▸ DIRECTIVE
Your task is to print the material below exactly as presented.

▸ RECORDED INFORMATION
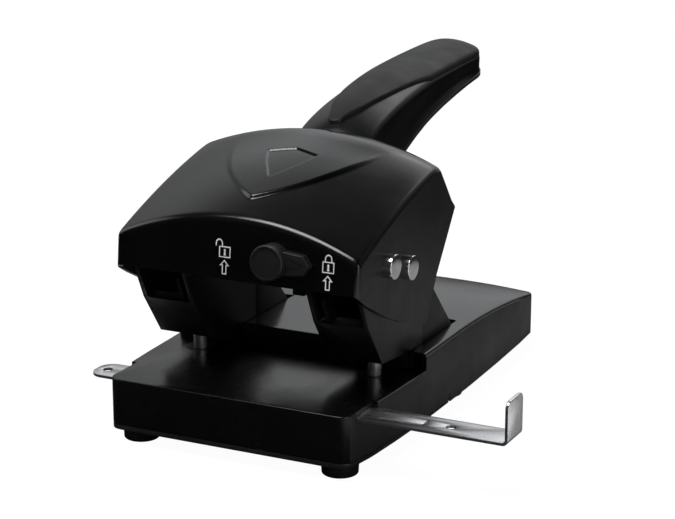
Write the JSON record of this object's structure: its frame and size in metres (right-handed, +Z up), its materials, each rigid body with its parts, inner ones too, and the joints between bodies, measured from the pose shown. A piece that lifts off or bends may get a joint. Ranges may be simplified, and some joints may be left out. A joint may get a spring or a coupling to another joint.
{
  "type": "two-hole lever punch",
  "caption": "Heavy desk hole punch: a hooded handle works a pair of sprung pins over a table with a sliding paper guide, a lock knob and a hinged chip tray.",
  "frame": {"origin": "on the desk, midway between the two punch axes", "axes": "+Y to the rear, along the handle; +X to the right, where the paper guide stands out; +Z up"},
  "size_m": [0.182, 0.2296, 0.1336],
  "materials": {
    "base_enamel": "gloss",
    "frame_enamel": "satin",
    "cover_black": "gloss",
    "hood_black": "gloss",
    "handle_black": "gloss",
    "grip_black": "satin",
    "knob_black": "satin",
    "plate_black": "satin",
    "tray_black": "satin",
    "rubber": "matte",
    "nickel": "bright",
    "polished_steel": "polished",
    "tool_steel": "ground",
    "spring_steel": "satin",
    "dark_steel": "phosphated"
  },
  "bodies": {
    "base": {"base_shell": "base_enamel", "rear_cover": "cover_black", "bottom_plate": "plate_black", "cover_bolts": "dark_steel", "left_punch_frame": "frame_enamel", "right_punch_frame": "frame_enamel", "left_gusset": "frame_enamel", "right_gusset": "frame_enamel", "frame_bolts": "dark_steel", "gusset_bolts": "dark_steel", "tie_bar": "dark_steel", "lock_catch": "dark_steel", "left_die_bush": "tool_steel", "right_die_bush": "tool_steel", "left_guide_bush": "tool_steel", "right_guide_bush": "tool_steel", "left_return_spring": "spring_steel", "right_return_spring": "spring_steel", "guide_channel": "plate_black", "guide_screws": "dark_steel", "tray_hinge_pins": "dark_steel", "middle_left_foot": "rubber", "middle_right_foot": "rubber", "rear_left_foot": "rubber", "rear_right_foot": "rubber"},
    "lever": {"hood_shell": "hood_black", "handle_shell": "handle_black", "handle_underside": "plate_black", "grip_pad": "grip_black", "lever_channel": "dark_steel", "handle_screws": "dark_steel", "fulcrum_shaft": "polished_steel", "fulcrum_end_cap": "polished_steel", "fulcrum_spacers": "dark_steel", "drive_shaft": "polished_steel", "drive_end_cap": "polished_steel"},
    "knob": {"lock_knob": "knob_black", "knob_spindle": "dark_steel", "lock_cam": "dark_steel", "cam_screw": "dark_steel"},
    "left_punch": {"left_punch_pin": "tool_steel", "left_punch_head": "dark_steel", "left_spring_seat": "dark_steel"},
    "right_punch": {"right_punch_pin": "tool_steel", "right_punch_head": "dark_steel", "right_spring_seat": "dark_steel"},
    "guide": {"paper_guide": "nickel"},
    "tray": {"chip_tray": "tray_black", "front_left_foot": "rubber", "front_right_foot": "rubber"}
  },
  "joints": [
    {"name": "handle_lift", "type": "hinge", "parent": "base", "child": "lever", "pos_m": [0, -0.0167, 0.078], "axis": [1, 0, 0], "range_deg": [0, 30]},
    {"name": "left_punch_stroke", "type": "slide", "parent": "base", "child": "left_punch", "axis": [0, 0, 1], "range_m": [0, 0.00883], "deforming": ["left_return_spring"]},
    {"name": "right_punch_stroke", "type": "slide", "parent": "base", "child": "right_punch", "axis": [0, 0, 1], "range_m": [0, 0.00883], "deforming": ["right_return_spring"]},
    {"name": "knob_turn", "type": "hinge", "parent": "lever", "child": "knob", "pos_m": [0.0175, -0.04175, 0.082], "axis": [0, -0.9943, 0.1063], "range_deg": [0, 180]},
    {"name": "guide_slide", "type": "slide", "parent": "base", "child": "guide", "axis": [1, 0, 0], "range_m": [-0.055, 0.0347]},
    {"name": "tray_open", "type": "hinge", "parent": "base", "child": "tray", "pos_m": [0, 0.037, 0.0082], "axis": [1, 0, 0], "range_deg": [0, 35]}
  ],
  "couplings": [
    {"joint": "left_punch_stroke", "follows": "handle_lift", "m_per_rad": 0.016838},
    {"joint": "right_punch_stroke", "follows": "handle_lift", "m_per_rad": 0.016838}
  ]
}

▸ EXERCISE RESPONSE
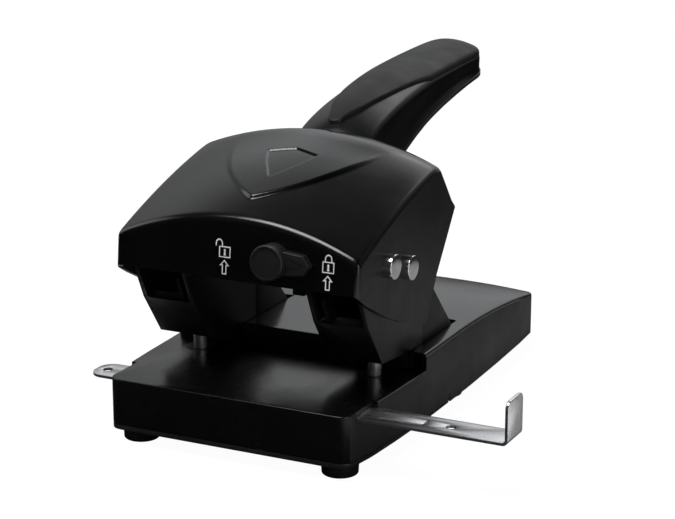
Write the JSON record of this object's structure: its frame and size in metres (right-handed, +Z up), its materials, each rigid body with its parts, inner ones too, and the joints between bodies, measured from the pose shown. A piece that lifts off or bends may get a joint. Ranges may be simplified, and some joints may be left out. A joint may get a spring or a coupling to another joint.
{
  "type": "two-hole lever punch",
  "caption": "Heavy desk hole punch: a hooded handle works a pair of sprung pins over a table with a sliding paper guide, a lock knob and a hinged chip tray.",
  "frame": {"origin": "on the desk, midway between the two punch axes", "axes": "+Y to the rear, along the handle; +X to the right, where the paper guide stands out; +Z up"},
  "size_m": [0.182, 0.2296, 0.1336],
  "materials": {
    "base_enamel": "gloss",
    "frame_enamel": "satin",
    "cover_black": "gloss",
    "hood_black": "gloss",
    "handle_black": "gloss",
    "grip_black": "satin",
    "knob_black": "satin",
    "plate_black": "satin",
    "tray_black": "satin",
    "rubber": "matte",
    "nickel": "bright",
    "polished_steel": "polished",
    "tool_steel": "ground",
    "spring_steel": "satin",
    "dark_steel": "phosphated"
  },
  "bodies": {
    "base": {"base_shell": "base_enamel", "rear_cover": "cover_black", "bottom_plate": "plate_black", "cover_bolts": "dark_steel", "left_punch_frame": "frame_enamel", "right_punch_frame": "frame_enamel", "left_gusset": "frame_enamel", "right_gusset": "frame_enamel", "frame_bolts": "dark_steel", "gusset_bolts": "dark_steel", "tie_bar": "dark_steel", "lock_catch": "dark_steel", "left_die_bush": "tool_steel", "right_die_bush": "tool_steel", "left_guide_bush": "tool_steel", "right_guide_bush": "tool_steel", "left_return_spring": "spring_steel", "right_return_spring": "spring_steel", "guide_channel": "plate_black", "guide_screws": "dark_steel", "tray_hinge_pins": "dark_steel", "middle_left_foot": "rubber", "middle_right_foot": "rubber", "rear_left_foot": "rubber", "rear_right_foot": "rubber"},
    "lever": {"hood_shell": "hood_black", "handle_shell": "handle_black", "handle_underside": "plate_black", "grip_pad": "grip_black", "lever_channel": "dark_steel", "handle_screws": "dark_steel", "fulcrum_shaft": "polished_steel", "fulcrum_end_cap": "polished_steel", "fulcrum_spacers": "dark_steel", "drive_shaft": "polished_steel", "drive_end_cap": "polished_steel"},
    "knob": {"lock_knob": "knob_black", "knob_spindle": "dark_steel", "lock_cam": "dark_steel", "cam_screw": "dark_steel"},
    "left_punch": {"left_punch_pin": "tool_steel", "left_punch_head": "dark_steel", "left_spring_seat": "dark_steel"},
    "right_punch": {"right_punch_pin": "tool_steel", "right_punch_head": "dark_steel", "right_spring_seat": "dark_steel"},
    "guide": {"paper_guide": "nickel"},
    "tray": {"chip_tray": "tray_black", "front_left_foot": "rubber", "front_right_foot": "rubber"}
  },
  "joints": [
    {"name": "handle_lift", "type": "hinge", "parent": "base", "child": "lever", "pos_m": [0, -0.0167, 0.078], "axis": [1, 0, 0], "range_deg": [0, 30]},
    {"name": "left_punch_stroke", "type": "slide", "parent": "base", "child": "left_punch", "axis": [0, 0, 1], "range_m": [0, 0.00883], "deforming": ["left_return_spring"]},
    {"name": "right_punch_stroke", "type": "slide", "parent": "base", "child": "right_punch", "axis": [0, 0, 1], "range_m": [0, 0.00883], "deforming": ["right_return_spring"]},
    {"name": "knob_turn", "type": "hinge", "parent": "lever", "child": "knob", "pos_m": [0.0175, -0.04175, 0.082], "axis": [0, -0.9943, 0.1063], "range_deg": [0, 180]},
    {"name": "guide_slide", "type": "slide", "parent": "base", "child": "guide", "axis": [1, 0, 0], "range_m": [-0.055, 0.0347]},
    {"name": "tray_open", "type": "hinge", "parent": "base", "child": "tray", "pos_m": [0, 0.037, 0.0082], "axis": [1, 0, 0], "range_deg": [0, 35]}
  ],
  "couplings": [
    {"joint": "left_punch_stroke", "follows": "handle_lift", "m_per_rad": 0.016838},
    {"joint": "right_punch_stroke", "follows": "handle_lift", "m_per_rad": 0.016838}
  ]
}